Thanks again for reporting your findings and do remember that the output requested for various commands can help to speed up the development of issues referenced, ie you didn’t post your prior pool usage command output that may have helped to identify if you were actually experiencing the same issue suspected as the cause or another one. We depend in part on user reports such as yours to make things better so do try and respond with the information requested as it should help to make Rockstor better for all users as we go.

juchong · October 25, 2018, 4:25am

Hi,

I eventually did discover that the balance was happening in the background very slowly. I ended up stopping the balance operation and decided to move all of my data to external drives. I then killed the old array and created a new one using Rockstor’s default configuration. At the time, I had disk quotas and compression enabled which likely was the cause of my very slow balance. 24 hours into the balance process, Rockstor had only processed about 1TB worth of data (on a 22TB array) which is why I opted to lean the array as much as possible.
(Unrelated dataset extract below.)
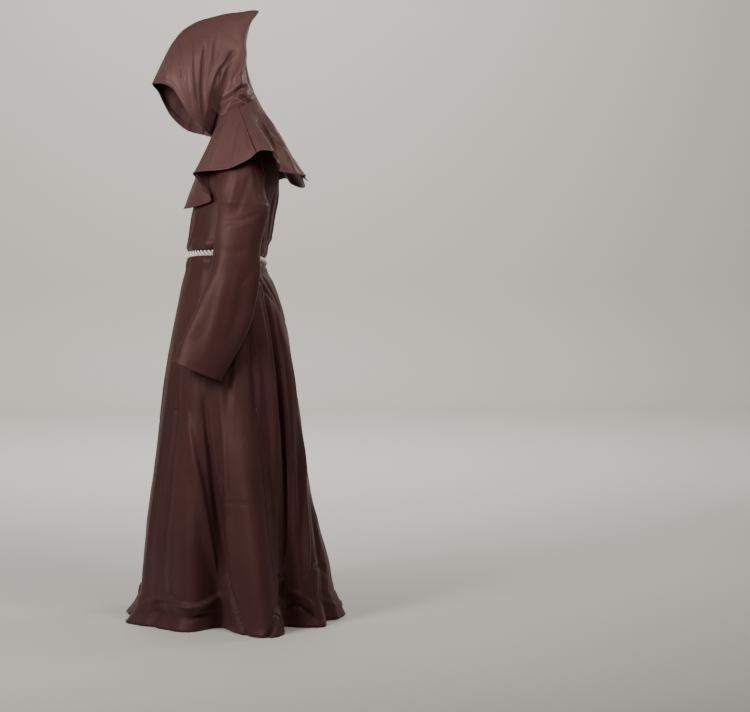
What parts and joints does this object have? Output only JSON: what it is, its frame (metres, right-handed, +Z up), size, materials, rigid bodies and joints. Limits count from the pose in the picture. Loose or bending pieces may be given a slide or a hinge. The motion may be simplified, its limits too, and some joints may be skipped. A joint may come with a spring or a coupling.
{
  "type": "monk robe",
  "caption": "Floor-length robe with set-in sleeves, a rope belt and a pointed hood on a fluted shoulder cape, as it hangs when worn.",
  "frame": {"origin": "between the wearer's shoulders, 1.45 m above the floor that the hem lies on", "axes": "+Z up, -Y the wearer's front, +X the wearer's left"},
  "size_m": [0.6811, 0.6458, 1.7646],
  "materials": {
    "robe_satin": "plum-brown satin-faced polyester with a soft sheen",
    "cape_satin": "plum-brown satin-faced polyester with a soft sheen",
    "belt_cotton": "cream three-strand cotton rope"
  },
  "bodies": {
    "root": {"robe_front": "robe_satin", "robe_back": "robe_satin", "sleeve_left": "robe_satin", "sleeve_right": "robe_satin", "cape_front": "cape_satin", "cape_back": "cape_satin", "hood_left": "cape_satin", "hood_right": "cape_satin", "hood_hem_left": "cape_satin", "hood_hem_right": "cape_satin", "rope_belt": "belt_cotton", "belt_knot": "belt_cotton"}
  },
  "joints": []
}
All is well after re-building the array and re-populating the data.

phillxnet · October 25, 2018, 7:22pm

@juchong Thanks for the update and glad you got things sorted in the end.

Yes, it can slow things down quite considerably. Especially as snapshot / subvol count increases, and as the amount of data to track increases of course.

But there is constant work going on upstream for the quotas so hopefully things will only improve.

You could also have disabled quotas mid balance, as an option.